A significant proportion of older business leaders had scientific and engineering backgrounds, or broad liberal arts interests. They included people like Edwin Land (Polaroid camera), Arnold Beckman (Beckman Instruments - laboratory equipment for physicochemical measurement) and Robert O. Anderson (chairman of Atlantic Richfield, chairman of Atlantic Richfield Oil Co., who was noted for discerning philanthropy like rescuing Harpers Magazine, founding the Aspen and Worldwatch institutes, the International Institute for Environment and Development in London and the John Muir Institute of the Environment in Davis, California.
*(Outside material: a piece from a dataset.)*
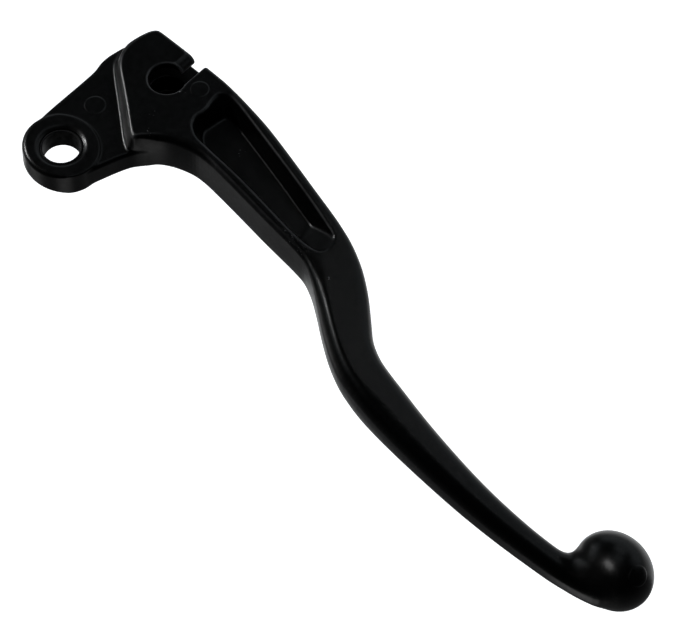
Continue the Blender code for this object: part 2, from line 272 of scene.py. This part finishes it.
def curve(x, known_x, known_y):
    """Smooth curve through known points, held at its ends."""
    slopes = np.gradient(known_y, known_x)
    x = np.clip(x, known_x[0], known_x[-1])
    i = np.clip(np.searchsorted(known_x, x) - 1, 0, len(known_x) - 2)
    span = known_x[i + 1] - known_x[i]
    t = (x - known_x[i]) / span
    near = (1 + 2 * t) * (1 - t) ** 2 * known_y[i] + t * (1 - t) ** 2 * span * slopes[i]
    far = t * t * (3 - 2 * t) * known_y[i + 1] + t * t * (t - 1) * span * slopes[i + 1]
    return near + far


def blade(x, column):
    """One column of the blade stations at x."""
    return curve(x, BLADE_STATIONS[:, 0], BLADE_STATIONS[:, column])


def rounded(outline):
    """Outline with its corners cut twice."""
    points = np.array(outline, float)
    for _ in range(CORNER_CUTS):
        following = np.roll(points, -1, axis=0)
        first = points * (1 - CORNER_SHARE) + following * CORNER_SHARE
        second = points * CORNER_SHARE + following * (1 - CORNER_SHARE)
        points = np.stack([first, second], axis=1).reshape(-1, 2)
    return points


def arm_sides():
    """The two long edges of the blade in plan, from the block to inside the ball."""
    first, last = BLADE_STATIONS[0, 0], BLADE_STATIONS[-1, 0]
    before = np.clip(ARM_X - SLOPE_STEP, first, last)
    after = np.clip(ARM_X + SLOPE_STEP, first, last)
    slope = (blade(after, MIDDLE) - blade(before, MIDDLE)) / (after - before)
    length = np.sqrt(1 + slope ** 2)
    half = 0.5 * blade(ARM_X, WIDTH)
    y = blade(ARM_X, MIDDLE)
    near = np.stack([ARM_X + half * slope / length, y - half / length], axis=1)
    far = np.stack([ARM_X - half * slope / length, y + half / length], axis=1)
    return near, far[::-1]


def body_outline(block):
    """Plan outline of the thick part: an open outline of the block closed round the blade."""
    near, far = arm_sides()
    return rounded(np.concatenate([block[:BLOCK_NEAR_POINTS], near, far, block[BLOCK_NEAR_POINTS:]]))


def polygon(x, y, outline):
    """Signed distance to a closed outline, negative inside."""
    points = np.asarray(outline, float)
    squared = np.full(np.broadcast(x, y).shape, 1e12)
    inside = np.zeros(squared.shape, bool)
    for (ax, ay), (bx, by) in zip(points, np.roll(points, -1, axis=0)):
        ex, ey = bx - ax, by - ay
        wx, wy = x - ax, y - ay
        t = np.clip((wx * ex + wy * ey) / (ex * ex + ey * ey), 0.0, 1.0)
        squared = np.minimum(squared, (wx - ex * t) ** 2 + (wy - ey * t) ** 2)
        if ey != 0.0:
            crosses = ((ay > y) != (by > y)) & (wx < ex * wy / ey)
            inside ^= crosses
    distance = np.sqrt(squared)
    return np.where(inside, -distance, distance)


def extrude(plan, z, low, high, edge):
    """Plate between two heights with rounded rims."""
    across = plan + edge
    up = np.abs(z - 0.5 * (low + high)) - 0.5 * (high - low) + edge
    outside = np.sqrt(np.maximum(across, 0) ** 2 + np.maximum(up, 0) ** 2)
    return outside + np.minimum(np.maximum(across, up), 0) - edge


def join(a, b, blend):
    """Union of two distances with a fillet."""
    h = np.maximum(blend - np.abs(a - b), 0.0)
    return np.minimum(a, b) - h * h / (4 * blend)


def cut(a, b, blend):
    """The first distance without the second, with a rounded edge."""
    h = np.maximum(blend - np.abs(a + b), 0.0)
    return np.maximum(a, -b) + h * h / (4 * blend)


def meet(a, b, blend):
    """What two distances have in common."""
    return cut(a, -b, blend)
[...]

Faced with an increasingly hostile and uncertain legal and political climate, the older product-oriented entrepreneurs were replaced by new kinds of business leaders. These tended to have legal and financial skills and the bottom line as the prime motivator. They had less loyalty to industries or individual companies. Robert Bradley has pointed out social environments heavily influenced by governmental regulations, mandates, and subsidies tend to give rise to firms specializing in "political capitalism" rather than "market capitalism". This type of firm seeks profit opportunities through knowledge of regulatory systems and influential contacts in high places. It doesn't produce technological innovation but buys technology when it needs it.

Although lefties decry the financial and corporate forms of rent-seeking (and the profit motive itself), the complaints are often overlooked when a company or industry makes stuff in a nice, “responsible” way.

The focus in either case is off the product and on the means of making and selling it. IT’s still rent-seeking. The goals of having a minimum “social” footprint and a persistently improving product are not mutually exclusive. It’s a matter of priorities and perception.

Eco-preneurs and their customers are poltical capitalists, exhibiting their version of mindless conformity where the type of packaging is more important that the goods inside.